- What this task involves -
Write out again, unaltered, the lines from the start through the line containing "weights = np.sqrt(lengths".

- Source data -
<<<<

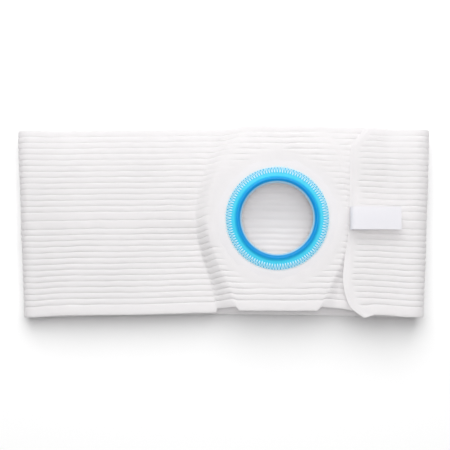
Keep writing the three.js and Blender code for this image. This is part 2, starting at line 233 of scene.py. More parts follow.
def panel_share(x, t):
    """1 on the panel, 0 outside its slopes: rounder towards the upper edge."""
    left = (x - left_foot(t)) / (left_ridge(t) - left_foot(t))
    right = (right_foot(t) - x) / (right_foot(t) - right_ridge(t))
    u = np.clip(np.minimum(left, right), 0, 1)
    return mix(u, smooth(u), 0.5 + 0.5 * smooth((t / HALF_WIDTH + 0.3) / 0.5))


def flap_level(x):
    u = np.clip((x - FLAP_END_X) / (RIGHT_START - FLAP_END_X), 0, 1)
    return mix(FLAP_END_LEVEL, BACK_LEVEL + 2 * RIGHT_RADIUS, u)


def waves(count, shortest, longest, seed):
    """Smooth noise from a few sine waves: returns a function of place along and across the band."""
    draw = np.random.default_rng(seed)
    lengths = np.exp(draw.uniform(math.log(shortest), math.log(longest), count))
    phases = draw.uniform(0, TAU, count)
    tilts = draw.uniform(-1, 1, count)
    weights = np.sqrt(lengths / lengths.sum())

    def noise(along, across):
        total = 0
        for length, phase, tilt, weight in zip(lengths, phases, tilts, weights):
            total = total + weight * np.sin(TAU * (along + tilt * across) / length + phase)
        return total

    return noise


rib_wander = waves(7, 0.022, 0.12, 11)
rib_swell = waves(8, 0.012, 0.07, 12)
rib_fingers = waves(9, 0.02, 0.12, 14)
cloth_lift = waves(5, 0.05, 0.16, 13)


def tapered(x, t):
    return x * (1 + LOOP_TAPER * t / HALF_WIDTH)


def left_fall(x, t):
    """How far the front's left part sinks towards the fold."""
    near_fold = 1 - smooth((x + HALF_LENGTH) / EDGE_FALL_RUN)
    return EDGE_FALL * near_fold * (1 + smooth((-t / HALF_WIDTH + 0.1) / 0.8))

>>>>

- Completed exercise -
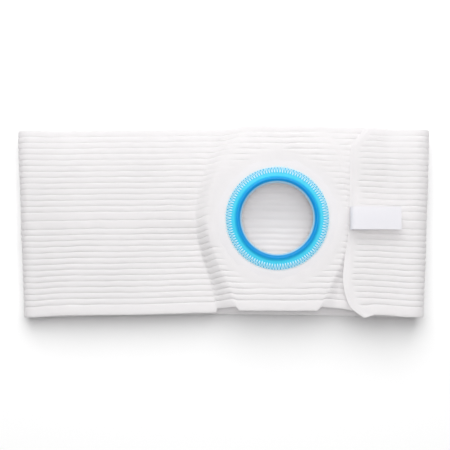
Keep writing the three.js and Blender code for this image. This is part 2, starting at line 233 of scene.py. More parts follow.
def panel_share(x, t):
    """1 on the panel, 0 outside its slopes: rounder towards the upper edge."""
    left = (x - left_foot(t)) / (left_ridge(t) - left_foot(t))
    right = (right_foot(t) - x) / (right_foot(t) - right_ridge(t))
    u = np.clip(np.minimum(left, right), 0, 1)
    return mix(u, smooth(u), 0.5 + 0.5 * smooth((t / HALF_WIDTH + 0.3) / 0.5))


def flap_level(x):
    u = np.clip((x - FLAP_END_X) / (RIGHT_START - FLAP_END_X), 0, 1)
    return mix(FLAP_END_LEVEL, BACK_LEVEL + 2 * RIGHT_RADIUS, u)


def waves(count, shortest, longest, seed):
    """Smooth noise from a few sine waves: returns a function of place along and across the band."""
    draw = np.random.default_rng(seed)
    lengths = np.exp(draw.uniform(math.log(shortest), math.log(longest), count))
    phases = draw.uniform(0, TAU, count)
    tilts = draw.uniform(-1, 1, count)
    weights = np.sqrt(lengths / lengths.sum())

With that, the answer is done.